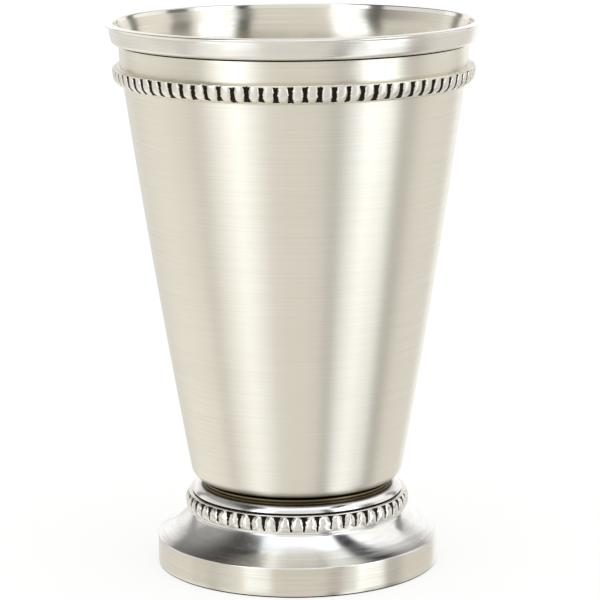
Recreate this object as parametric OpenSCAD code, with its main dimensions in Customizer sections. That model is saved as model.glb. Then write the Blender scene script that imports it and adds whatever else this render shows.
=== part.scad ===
// Beaded julep cup: a brushed metal beaker with a lipped rim band, on a hollow spun foot.
// Millimetres. +Z is up, and the origin is the centre of the foot's ring on the table.

/* [Cup] */
// Outer diameter of the rolled lip
rim_d = 89.4; // [88.8:0.2:92]
// Height from the table to the top of the lip
total_h = 131.6; // [120:0.2:150]
// Outer diameter of the wall just under the upper beading
neck_d = 80.8; // [79:0.2:81]
// Diameter that the wall would have at its underside, before the corner is rounded
bottom_d = 50.2; // [49:0.2:54]
// How far the wall swells outside a straight taper
wall_belly = 0.5; // [0:0.1:1]
// Thickness of the wall
wall_t = 0.9; // [0.7:0.1:1.1]
// Thickness of the floor
floor_t = 1.2; // [0.9:0.1:2]
// Outer radius of the corner between wall and floor
corner_r = 3.6; // [2.6:0.2:4]

/* [Rim band] */
// Height of the band, from its lower edge to the top of the lip
band_h = 4.9; // [4.6:0.1:5.6]
// How far the band's face stands inside the lip
band_inset = 1.4; // [1.1:0.1:1.6]
// Radius of the roll along the outside of the lip
lip_r = 0.45; // [0.35:0.05:0.6]
// Radius of the band's turned lower edge
turn_r = 1.2; // [0.8:0.1:1.3]

/* [Beading] */
// Distance from the top of the lip to the middle of the upper beading
beading_drop = 12.5; // [11:0.1:16]
// Number of beads round the cup
rim_beads = 81; // [60:1:84]
// Number of beads round the foot
foot_beads = 52; // [36:1:54]
// Height of the gaps between the beads
bead_h = 3.6; // [3:0.1:4]
// Greatest radius of a bead, which is a barrel standing upright
bead_r = 1.15; // [1:0.05:1.2]
// Height of the edges that close the gaps above and below
edge_h = 0.3; // [0.2:0.05:0.4]

/* [Foot] */
// Outer diameter of the foot's ring
foot_d = 67.9; // [64:0.1:74]
// Height of the foot, up to the seat of the cup
foot_h = 19.8; // [19.4:0.1:24]
// Height of the ring's upright skirt
skirt_h = 7.25; // [5:0.05:8]
// Diameter of the neck under the foot's beading
waist_d = 53; // [52.8:0.1:54]
// Diameter of the corner that the hollow sweep from neck to skirt rounds
sweep_d = 57.8; // [55.4:0.2:60]
// Outer diameter of the dome's edge, over the dark groove
dome_d = 51; // [50.6:0.1:51.2]
// Thickness of the foot's metal
foot_t = 1.3; // [1:0.1:1.6]
// Thickness of the plate at the top of the foot
plate_t = 2.5; // [2:0.1:3]

/* [Seat and fixing] */
// Thickness of the round-edged ring between cup and foot
seat_t = 1.15; // [0.9:0.05:1.6]
// Outer diameter of that ring
seat_d = 45.8; // [42:0.2:47]
// Diameter of the stud under the cup
stud_d = 5; // [4:0.5:6]
// Diameter of the plate that joins the stud to the cup
stud_plate_d = 14; // [10:1:20]
// Outer diameter of the washer under the foot's top plate
washer_d = 15; // [12:1:18]
// Width of the nut across its flats
nut_w = 8; // [7.5:0.5:10]

/* [Hidden] */
$fn = 96;

// Colours: brushed grey-beige metal, bright turned metal, the olive of the stained seat ring and
// the bright zinc of the fixing
brushed = [0.80, 0.77, 0.70];
turned = [0.84, 0.82, 0.77];
stained = [0.45, 0.38, 0.26];
plated = [0.72, 0.73, 0.74];

// Cup
rim_r = rim_d / 2;
body_z = foot_h + seat_t;
bead_mid_z = total_h - beading_drop;
beads_low_z = bead_mid_z - bead_h / 2 - edge_h;
beads_high_z = bead_mid_z + bead_h / 2 + edge_h;
band_z = total_h - band_h;
neck_r = neck_d / 2;
strip_r = rim_r - 3.5;
seam_r = rim_r - 3.3;
mouth_z = total_h - 1;
mouth_r = rim_r - 1.4;
wall_steps = 12;
corner_steps = 6;

// Rim band
face_r = rim_r - band_inset;
cap_r = 0.45;

// Beading: a bead is the middle of a barrel, whose side is an arc that would meet the barrel's axis
// this far above and below its middle
barrel_half = 2.5;
barrel_arc = (barrel_half * barrel_half + bead_r * bead_r) / (2 * bead_r);
bead_sink = 0.1;
rail_t = 0.3;
rim_back_r = strip_r + 0.1;
rim_crest_r = rim_r - 1.75;

// Foot
foot_r = foot_d / 2;
sweep_r = sweep_d / 2;
waist_r = waist_d / 2;
dome_r = dome_d / 2;
sweep_z = skirt_h + 2.45;
waist_z = skirt_h + 5.55;
groove_z = foot_h - 2.15;
strip_foot_z = groove_z - edge_h - bead_h;
groove_h = 0.35;
rebate_r = dome_r - 0.3;
foot_back_r = waist_r - 0.4;
foot_crest_r = waist_r + 0.6;
seat_lap = 0.3;
dome_arc = 3;
skirt_round = 0.5;
skirt_turn = 60;
hollow_r = sweep_r - 1.3;
hollow_z = skirt_h + 1.35;
base_line = 0.35;
base_chamfer = 0.25;

// Fixing
stud_r = stud_d / 2;
stud_plate_t = 0.8;
washer_t = 1;
nut_h = 4;
stud_tip = 2;
under_plate_z = foot_h - plate_t;
nut_z = under_plate_z - washer_t - nut_h;
stud_bevel = 0.5;
hole_clear = 0.15;
seat_bore_d = stud_plate_d + 1;
past = 1;

// Points along an arc, from angle a to angle b
function arc(c, r, a, b, n) = [for (i = [0 : n]) let (t = a + (b - a) * i / n) c + r * [cos(t), sin(t)]];

// Points along the arc of radius r from p up to q, which swells away from the axis
function swell(p, q, r, n) =
    let (half = norm(q - p) / 2,
         along = (q - p) / (2 * half),
         c = (p + q) / 2 - sqrt(r * r - half * half) * [along[1], -along[0]],
         a = atan2(p[1] - c[1], p[0] - c[0]),
         b = atan2(q[1] - c[1], q[0] - c[0]))
    arc(c, r, a, b, n);

// Points along the hollow curve from p to q that rounds the corner b, without its two ends
function cove(p, b, q, n) =
    [for (i = [1 : n - 1]) let (t = i / n) (1 - t) * (1 - t) * p + 2 * t * (1 - t) * b + t * t * q];

// Outer radius of the tapered wall at height z
function wall_r(z) =
    let (t = (z - body_z) / (beads_low_z - body_z))
    bottom_d / 2 + (neck_r - bottom_d / 2) * t + 4 * wall_belly * t * (1 - t);

// Angle of the wall from upright at its foot
wall_lean = atan((neck_r - bottom_d / 2 + 4 * wall_belly) / (beads_low_z - body_z));

// Section of the wall from its rounded corner to the mouth, moved in by d, with its floor moved up by e
function wall_line(d, e) =
    let (r = corner_r - d,
         top = body_z + e + r * (1 - sin(wall_lean)),
         c = [wall_r(top) - d - r * cos(wall_lean), body_z + e + r])
    concat(arc(c, r, -90, -wall_lean, corner_steps),
           [for (i = [1 : wall_steps]) let (z = top + (beads_low_z - top) * i / wall_steps)
               [wall_r(z) - d, z]],
           [[strip_r - d, beads_high_z], [seam_r - d, band_z], [mouth_r - d, mouth_z]]);

module cup_body() {
    outer = wall_line(0, 0);
    inner = wall_line(wall_t, floor_t);
    color(brushed) rotate_extrude()
        polygon(concat([[0, body_z]], outer, [for (i = [len(inner) - 1 : -1 : 0]) inner[i]],
                       [[0, body_z + floor_t]]));
}

// The band laps the outside of the mouth and rolls over its edge
module rim_band() {
    turn_c = [face_r - turn_r, band_z + turn_r];
    lip_c = [rim_r - lip_r, total_h - lip_r];
    cap_c = [mouth_r - wall_t + cap_r, total_h - cap_r];
    color(turned) rotate_extrude() polygon(concat(
        [[seam_r, band_z]],
        arc(turn_c, turn_r, -90, 0, 5),
        arc(lip_c, lip_r, -70, 90, 8),
        arc(cap_c, cap_r, 90, 180, 4),
        [[mouth_r - wall_t, mouth_z], [mouth_r, mouth_z]]));
}

// One upright bead: a barrel cut off at its back, this far behind its axis
module bead(back) {
    intersection() {
        rotate_extrude() intersection() {
            translate([bead_r - barrel_arc, 0]) circle(r = barrel_arc);
            translate([0, -bead_h / 2]) square([bead_r, bead_h]);
        }
        translate([-back, -bead_r, -bead_h / 2]) cube([back + bead_r, 2 * bead_r, bead_h]);
    }
}

// A ring of beads that stand out to crest_r, sunk a little into the face of their strip
module beads(count, crest_r, face_r, z) {
    ring_r = crest_r - bead_r;
    for (i = [0 : count - 1]) rotate([0, 0, i * 360 / count]) translate([ring_r, 0, z])
        bead(ring_r - face_r + bead_sink);
}

// The strip leans on the flaring wall, and a rail closes it above and below the beads
module rim_beading() {
    low = beads_low_z + edge_h;
    high = beads_high_z - edge_h;
    rail_r = rim_back_r + rail_t;
    color(turned) {
        rotate_extrude() polygon([
            [neck_r, beads_low_z], [rail_r, beads_low_z], [rail_r, low], [rim_back_r, low],
            [rim_back_r, high], [rail_r, high], [rail_r, beads_high_z], [strip_r, beads_high_z]]);
        beads(rim_beads, rim_crest_r, rim_back_r, bead_mid_z);
    }
}

// A flat ring with a half-round edge, on which the cup stands clear of the foot
module seat_ring() {
    color(stained) translate([0, 0, foot_h]) rotate_extrude() {
        translate([seat_bore_d / 2, 0]) square([(seat_d - seat_t - seat_bore_d) / 2, seat_t]);
        translate([(seat_d - seat_t) / 2, seat_t / 2]) intersection() {
            circle(r = seat_t / 2);
            translate([0, -seat_t / 2]) square([seat_t / 2, seat_t]);
        }
    }
}

// Outside of the foot, from the table up to its seat
foot_outer = concat(
    [[foot_r - base_chamfer, 0], [foot_r, base_line]],
    arc([foot_r - skirt_round, skirt_h - skirt_round], skirt_round, 0, skirt_turn, 4),
    cove([foot_r - skirt_round, skirt_h], [sweep_r, sweep_z], [waist_r, waist_z], 10),
    [[waist_r, waist_z], [waist_r, strip_foot_z], [rebate_r, strip_foot_z], [rebate_r, groove_z + groove_h]],
    swell([dome_r, groove_z + groove_h], [seat_d / 2 - seat_lap, foot_h], dome_arc, 6),
    [[stud_r + hole_clear, foot_h]]);

// Inside of the hollow foot, from the stud's hole down to the table
foot_inner = [
    [stud_r + hole_clear, under_plate_z], [rebate_r - foot_t, under_plate_z],
    [rebate_r - foot_t, waist_z], [hollow_r, hollow_z],
    [hollow_r, skirt_h - 0.2], [foot_r - foot_t, skirt_h - foot_t], [foot_r - foot_t, 0]];

module foot_shell() {
    color(turned) rotate_extrude() polygon(concat(foot_outer, foot_inner));
}

// The foot's strip lies in a rebate, with one rail above its beads
module foot_beading() {
    top_z = groove_z - edge_h;
    rail_r = foot_back_r + rail_t;
    color(turned) {
        rotate_extrude() polygon([
            [rebate_r, strip_foot_z], [foot_back_r, strip_foot_z], [foot_back_r, top_z],
            [rail_r, top_z], [rail_r, groove_z], [rebate_r, groove_z]]);
        beads(foot_beads, foot_crest_r, foot_back_r, (strip_foot_z + top_z) / 2);
    }
}

// A stud with a thin plate, brazed under the floor of the cup
module fixing_stud() {
    color(plated) rotate_extrude() polygon([
        [0, body_z], [stud_plate_d / 2, body_z], [stud_plate_d / 2, body_z - stud_plate_t],
        [stud_r, body_z - stud_plate_t], [stud_r, nut_z - stud_tip + stud_bevel],
        [stud_r - stud_bevel, nut_z - stud_tip],
        [0, nut_z - stud_tip]]);
}

module stud_washer() {
    color(plated) translate([0, 0, under_plate_z - washer_t]) difference() {
        cylinder(r = washer_d / 2, h = washer_t);
        translate([0, 0, -past]) cylinder(r = stud_r + hole_clear, h = washer_t + 2 * past);
    }
}

module stud_nut() {
    color(plated) translate([0, 0, nut_z]) difference() {
        cylinder(r = nut_w / 2 / cos(30), h = nut_h, $fn = 6);
        translate([0, 0, -past]) cylinder(r = stud_r, h = nut_h + 2 * past);
    }
}

cup_body();
rim_band();
rim_beading();
seat_ring();
foot_shell();
foot_beading();
fixing_stud();
stud_washer();
stud_nut();
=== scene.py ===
"""Beaded julep cup: a brushed metal beaker with a lipped rim band, standing on a hollow spun foot.

Sizes are in millimetres in the classes and become metres when a mesh is made. +Z is up, the origin is
the centre of the foot's ring on the table, and the photograph is taken from -Y.
"""

import logging
import math
import random
from collections.abc import Callable
from dataclasses import dataclass
from enum import Enum
from typing import Any

import bmesh
import bpy
from mathutils import Matrix, Vector, noise


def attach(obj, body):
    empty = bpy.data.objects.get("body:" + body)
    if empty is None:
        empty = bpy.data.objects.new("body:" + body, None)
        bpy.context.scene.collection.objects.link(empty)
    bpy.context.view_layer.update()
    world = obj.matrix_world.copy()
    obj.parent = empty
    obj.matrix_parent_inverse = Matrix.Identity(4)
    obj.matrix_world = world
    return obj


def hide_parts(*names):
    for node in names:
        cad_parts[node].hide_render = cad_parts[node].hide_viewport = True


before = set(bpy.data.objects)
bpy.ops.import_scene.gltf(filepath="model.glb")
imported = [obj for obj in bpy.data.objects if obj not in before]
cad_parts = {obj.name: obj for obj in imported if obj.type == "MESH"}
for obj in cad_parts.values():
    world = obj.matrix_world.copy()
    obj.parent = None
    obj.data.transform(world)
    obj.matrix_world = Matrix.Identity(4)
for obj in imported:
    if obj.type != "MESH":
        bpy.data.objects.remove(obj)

LOG = logging.getLogger("julep_cup")
# Metres in a millimetre
MM = 0.001
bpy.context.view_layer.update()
FULL_TURN = 2 * math.pi
# Vertices of a spun piece that lie closer than this, in millimetres, become one
MERGE_MM = 0.0005
WHITE = (1.0, 1.0, 1.0, 1.0)

Point = tuple[float, float]
Tree = bpy.types.NodeTree
Socket = bpy.types.NodeSocket


class Slot(Enum):
    """The record's material slots."""

    BODY = "body_metal"
    RIM = "rim_metal"
    BEADS = "bead_metal"
    SEAT = "seat_metal"
    FOOT = "foot_metal"
    FIXING = "fixing_metal"


class Blend(Enum):
    """What a mix node mixes: its data type, and the numbers of its two inputs and its output."""

    COLOUR = ("RGBA", 6, 7, 2)
    VALUE = ("FLOAT", 2, 3, 0)


def linear(code: str) -> tuple[float, float, float, float]:
    """Turn an sRGB hex colour into a linear colour.

    Args:
        code: Six hex digits, such as "d6cfc0".

    Returns:
        Red, green, blue and an alpha of 1.
    """
    parts = [int(code[i : i + 2], 16) / 255 for i in (0, 2, 4)]
    r, g, b = (c / 12.92 if c <= 0.04045 else ((c + 0.055) / 1.055) ** 2.4 for c in parts)
    return r, g, b, 1.0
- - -
▶ Requirements: Copy out precisely the lines from the line with "cup_body();" to the line with "obj.parent = empty" in the material above, including those two lines and omitting all the rest.

▶ Result of this task:
cup_body();
rim_band();
rim_beading();
seat_ring();
foot_shell();
foot_beading();
fixing_stud();
stud_washer();
stud_nut();
=== scene.py ===
"""Beaded julep cup: a brushed metal beaker with a lipped rim band, standing on a hollow spun foot.

Sizes are in millimetres in the classes and become metres when a mesh is made. +Z is up, the origin is
the centre of the foot's ring on the table, and the photograph is taken from -Y.
"""

import logging
import math
import random
from collections.abc import Callable
from dataclasses import dataclass
from enum import Enum
from typing import Any

import bmesh
import bpy
from mathutils import Matrix, Vector, noise


def attach(obj, body):
    empty = bpy.data.objects.get("body:" + body)
    if empty is None:
        empty = bpy.data.objects.new("body:" + body, None)
        bpy.context.scene.collection.objects.link(empty)
    bpy.context.view_layer.update()
    world = obj.matrix_world.copy()
    obj.parent = empty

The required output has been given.